Knapp 800 Millionen US-Dollar könnten Staaten auf der Welt verdienen, wenn Zölle auf digitale Güter erlaubt wären. 92 Prozent davon würden auf Schwellen- und Entwicklungsländer entfallen. Heute wird vor allem im Silicon Valley profitiert. Darum wollen Länder wie Südafrika und Indien dieses Moratorium jetzt beenden, während die USA und andere Gewinner diese Regelung dauerhaft festschreiben wollen. Wie sich unsere Welt durch digitale Zölle verändern würde und ob sie sinnvoll wären, klären wir im Gespräch mit Sven Hilbig von Brot für die Welt.

Digital bleibt noch weniger vom Kuchen übrig als analog

Hilbig sagt, dass sich in den letzten 20 Jahren durch Videostreams und dem Herunterladen von Software ein ganz neuer Markt der immateriellen Güter gebildet habe, der zu einer Ungleichverteilung führe. 50 Prozent des Marktes entfielen auf den asiatisch-pazifischen Raum, vor allem China, jeweil ein Viertel auf die USA und Europa, während Afrika, Lateinamerika und der Nahe Osten zusammen gerade einmal zwei Prozent repräsentierten. Bei analogen Gütern würden diese immerhinrund. 8 Prozent des Marktes ausmachen.
Dies sei vor allem ein Problem, da Zolleinnahmen für afrikanische Entwicklungsländer einen wichtigen Posten im Staatshaushalt darstellen würden. Zusätzlich seien Zölle auch ein Instrument zur Wirtschaftslenkung. Als Beispiel nennt Hilbig Singapur, Südkorea und Taiwan, die ihre aufstrebenden Industrien durch Zölle geschützt hätten, was dank des Moratoriums bei digitalen Gütern nicht mehr möglich sei.
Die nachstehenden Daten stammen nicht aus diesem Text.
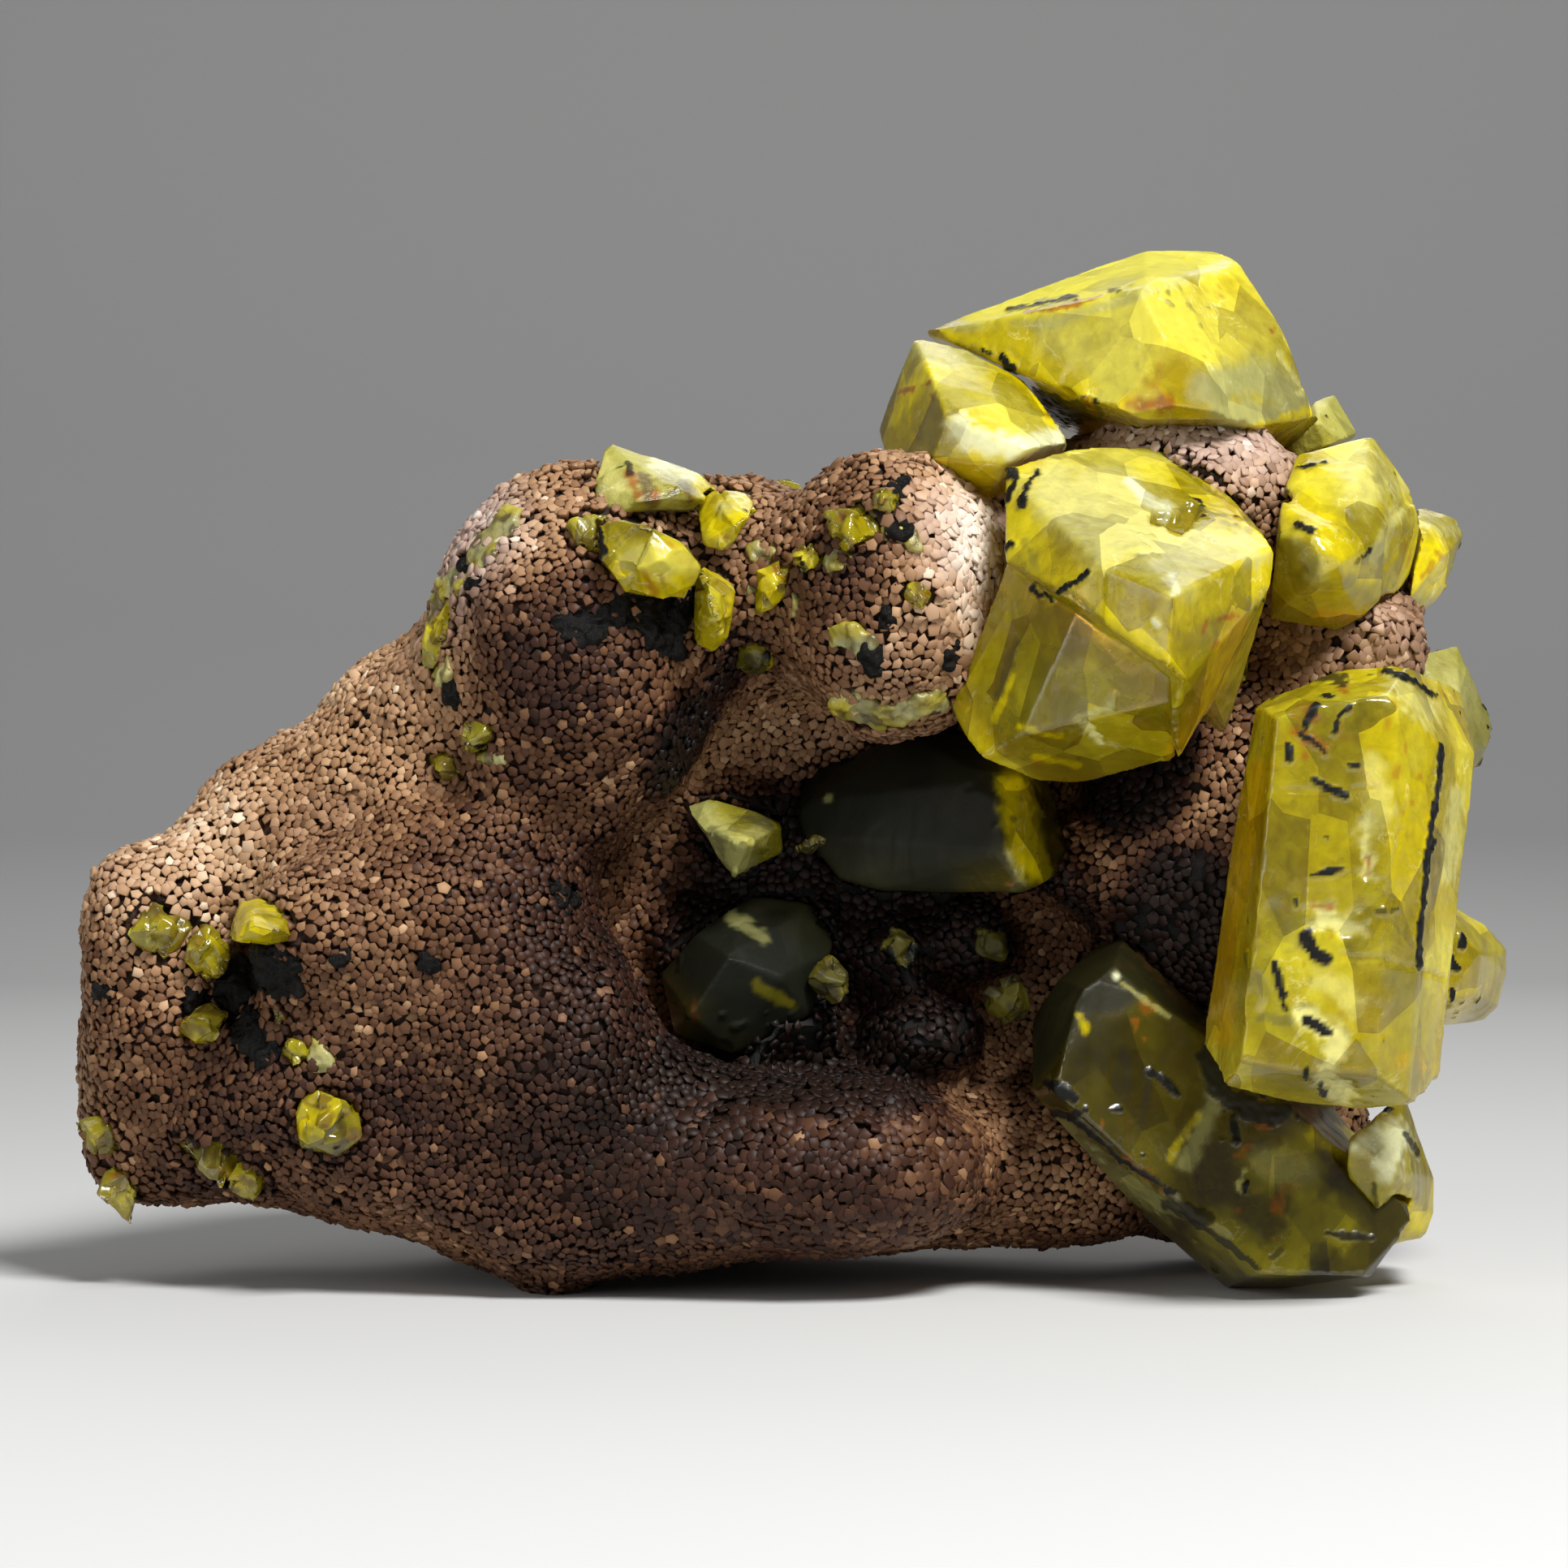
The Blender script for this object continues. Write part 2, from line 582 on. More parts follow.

Eine Gefahr für die Wertschöpfungskette

Auch der Aufstieg von 3D-Druckern könne zu einem Problem für Entwicklungsländer werden. Diese seien in den letzten 30-40 Jahren ein wichtiges Glied in der Produktionskette von Gütern gewesen, doch wenn Drucker in der Lage sind, komplette Produkte direkt vor Ort zu fertigen, würden die Fertigungskapazitäten in diesen Ländern nicht mehr benötigt und sie würden aus der Wertschöpfungskette fallen.
Hilbig sieht auch abseits von Zöllen ein wachsendes Interesse in Entwicklungsländern, aber auch in Deutschland, etwas am Status Quo des zoll- und grenzfreien Internets zu ändern. Dabei gehe es darum die Datenhoheit zu behalten, statt diese auf großen Serverfarmen im Ausland zu lagern. Dies sei auch eine wichtige Frage für Brot für die Welt: Wer hat Datensouveränität und wer besitzt diese?